What is OM?

What is OM?

Even though it is commonplace to use and chant the symbol OM in yoga and meditation studios scattered all over the world, the word OM itself refers to something much more sublime. It refers to the almighty, the infinite, the imperishable, the indefinable, the indestructible, the all pervading, the supreme soul, the universal consciousness, the one and only formless God, who pervades everything within us and outside of us.

OM (pronounced as AUM) is a symbol of religious identity to Hindus, just as the Cross is to the Christians, and the Star of David is to the Jewish people.
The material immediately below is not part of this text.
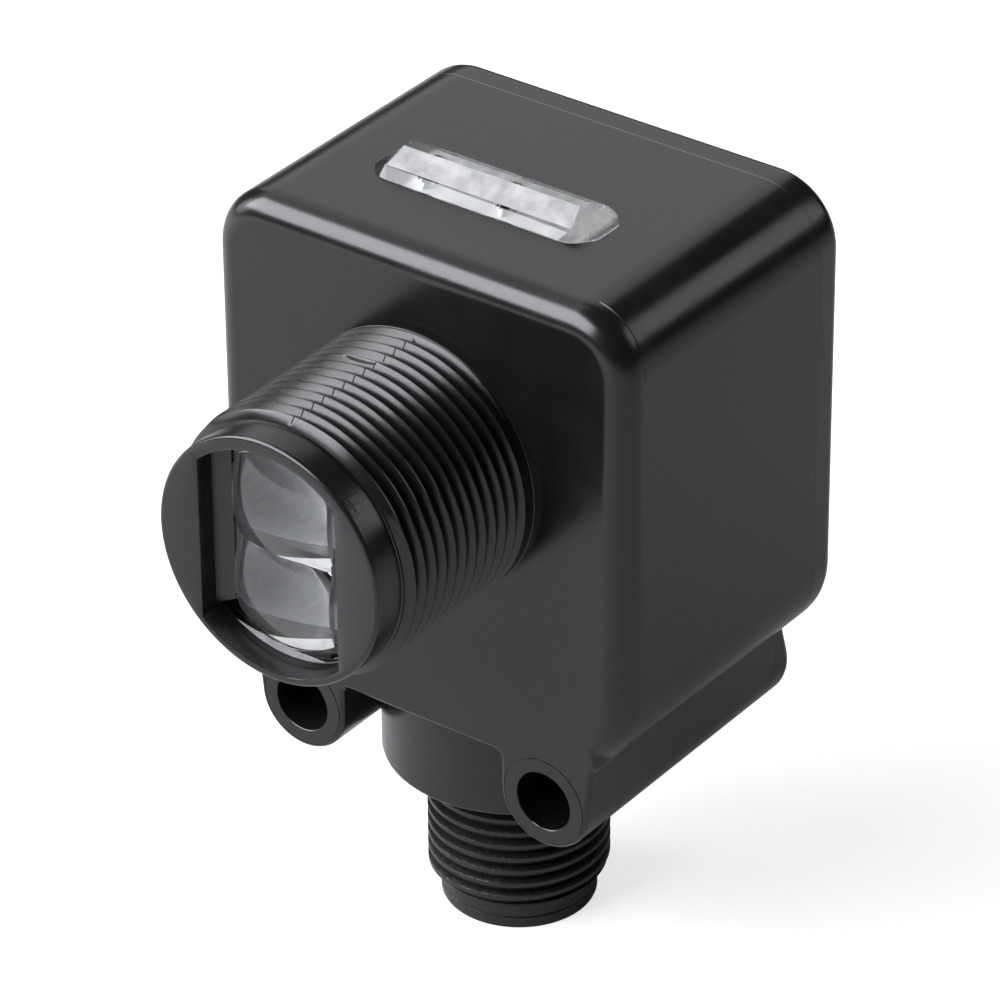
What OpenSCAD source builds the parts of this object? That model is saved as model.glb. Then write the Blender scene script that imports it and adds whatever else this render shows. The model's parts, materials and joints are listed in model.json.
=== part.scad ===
// Photoelectric sensor: a box body with a threaded nose barrel at the front, two mounting lugs under
// it, a long indicator window on top and a threaded round connector at the bottom.
// The origin is on the nose axis, in the plane of the body's front face. The nose points along -Y,
// the connector points along -Z, and the two optical channels lie one above the other.

/* [Body] */
// Width of the body across its sides
body_w = 32; // [31.5:0.1:33]
// Height of the body's top face above the nose axis
body_top = 14.4; // [14:0.1:15]
// Depth of the body's underside below the nose axis
body_drop = 19.2; // [19:0.1:19.6]
// Depth from the front face to the back of the cover
body_depth = 22.8; // [22.6:0.1:23.6]
// Where the rear cover meets the housing
cover_seam = 20.4; // [20.2:0.1:20.6]
// Wall thickness of the housing
wall = 1.8; // [1.6:0.1:1.9]
// Radius of the body's upper edges
corner_top = 4.4; // [4:0.1:5]
// Radius of the body's lower edges
corner_low = 6.4; // [6:0.1:6.8]
// Rounding of the edge around the front face
front_round = 1.7; // [1.2:0.1:1.8]

/* [Nose] */
// Outer diameter of the nose thread
nose_d = 18; // [18]
// Pitch of both threads
pitch = 1; // [1]
// Number of nose thread crests
nose_crests = 12; // [11:1:12]
// Outer diameter of the smooth band and the bezel
bezel_d = 16.7; // [16.4:0.1:16.8]
// Front of the bezel, ahead of the front face
nose_len = 14.7; // [14.7:0.1:15.5]
// Thickness of the bezel
bezel_t = 1.8; // [1.7:0.1:1.9]
// Diameter that the window's round edges follow
window_d = 14.8; // [14.4:0.1:14.9]
// Width between the window's straight sides
window_w = 10.4; // [10:0.1:10.8]

/* [Lens] */
// Surface radius of each lens dome
dome_r = 8.6; // [8.2:0.1:9]
// Distance of each optical channel from the nose axis
channel_z = 2.9; // [2.8:0.1:3]
// Width of the lens domes
dome_w = 7.2; // [7:0.1:7.6]

/* [Lugs] */
// Distance between the two mounting holes
lug_spacing = 19.2; // [19:0.1:19.4]
// Depth of the mounting holes below the nose axis
lug_drop = 21.6; // [21.4:0.1:22]
// Diameter of the mounting holes
lug_hole_d = 4.1; // [4:0.1:4.3]
// Outer radius of a lug
lug_r = 3.35; // [3.2:0.05:3.4]

/* [Connector] */
// Distance of the connector's axis behind the front face
plug_y = 10.4; // [10.3:0.1:10.5]
// Diameter of the boss that holds the connector
boss_d = 17.8; // [17.6:0.1:18]
// Bottom of the boss below the nose axis
boss_drop = 26.3; // [26.2:0.1:27]
// Outer diameter of the connector thread
plug_d = 12; // [12]
// Number of connector thread crests
plug_crests = 9; // [8:1:9]
// Diameter of the smooth tip below the connector thread
tip_d = 10.3; // [10:0.1:10.4]
// Bottom of the connector below the nose axis
plug_drop = 37.8; // [37.6:0.1:38.4]
// Diameter of the circle that the contact pins stand on
pin_circle = 7; // [7]
// Diameter of a contact pin
pin_d = 1; // [1]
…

A well-known hindu spiritual leader Swami Vivekananda once said “Repeating the OM continually is the only true worship. It is not a word, it is God itself.”

I am the taste in water, the brilliance of sun and moon, the sound in space (ether), the sound of sacred symbol OM (in Vedas), and the capability in humans.

Bhagavad Gita, Chapter 7, Verse 8

Vedas are ancient sacred texts that form the basis of Hinduism. They are considered the oldest religious scriptures in the world.

I am the Father, the Mother, the guardian, and the Grandsire of this universe. I am knowledge, the pure and sacred syllable OM, and the Ṛig Veda, Sāma Veda, and the Yajur Veda.

Bhagavad Gita, Chapter 9, Verse 17

The term Veda means knowledge. There are 4 Vedas – the Rig Veda, the Sama Veda, the Yajur Veda, and much later was added the Atharva Veda.

Rig Veda – The oldest, addresses questions regarding our existence

Sama Veda – Provides melodies to the lyrics of Rig Veda

Yajur Veda – Provides rituals and steps to be followed during worship

Atharva Veda – Addresses ceremonies and prayers about everyday life

Vedas were revealed to a multitude of sages spanning over a long period of time prior to 1500 BCE. They were then imbibed by their students through recitation and memorization, until eventually being penned down during 1500-500 BCE.

I am Bhrigu amongst the great seers, and the word Om amongst spoken sounds. Among yagnas I am the repetition of the Holy Name; amongst immovable objects I am the Himalayas.

Bhagavad Gita, Chapter 10, Verse 25

Sage Bhrigu is one of the great Hindu sage who is said to have assisted in the creation of this universe. Himalayas are the great mountain range.

The three words “Om Tat Sat” are a symbol of eternal essence, the Supreme God.

Bhagavad Gita, Chapter 17, Verse 23

OM” means “Supreme God

Sages and devotees of God, recite the sacred word OM prior to commencing any yagna, charity or penance.

Bhagavad Gita, Chapter 17, Verse 24

Yagna is, literally speaking, a ritual where offerings are made to the fire, concurrent with chanting of mantras. There is hope and expectation that God will bless and fulfill the desire of the yajman – the person who is initiating and performing the yagna.A yagna can be an individual or a collective effort.

Symbolically, Yagna means that we need to do our duty and make effort, with a hope of a favorable outcome, knowing fully well that there is no guarantee about getting the results we expect.

Those without expectation, and seeking to attain moksha, utter the word “TAT” when undertaking acts of charity, austerity and yagna.

Bhagavad Gita, Chapter 17, Verse 25

TAT” means “that” and encompasses the all-pervading almighty.

Moksha” is liberation from the cycle of birth and death.

SAT means good, pure feelings and intentions towards all; and an auspicious action. Acts of yagna, charity, penance or any auspicious acts or purpose is “SAT”

Bhagavad Gita, Chapter 17, Verse 26 & 27

SAT” means “Absolute Truth and encompasses the above quoted actions and feelings.

We all have our own truths but there is only one truth that is known by the God and that is the God.

Charity, penance, and yagna that is undertaken without faith, is “ASAT”. It is considered untrue and perishable, in this world and the next.

Bhagavad Gita, Chapter 17, Verse 28

Faith in the Almighty God is an absolute must for any action we undertake in our life.

Those who chant the sacred syllable OM when they are leaving their body, they attain me.

Bhagavad Gita, Chapter 8, Verse 13

Chanting OM at anytime, loudly or silently connects us to God. But remembering and repeating it at the time of our passing, makes us one with God.

What OM, also called pranavi (derived from the word pranavayu which means life force), stands for is so vast, that an entire Hindu sacred text of Mandukya Upanishad, which is a part of Atharva Veda, is dedicated to it. (Upanishads are the last sections of each of the Vedas).

OM implies that God is life force itself.

As the Mandukya Upanishad says:

OM! This syllable is this universe and beyond. It is past, present and the future. It is the eternal Brahman, the life force that creates, sustains and dissolves this cosmos. Unconstrained by time and space, it is everything.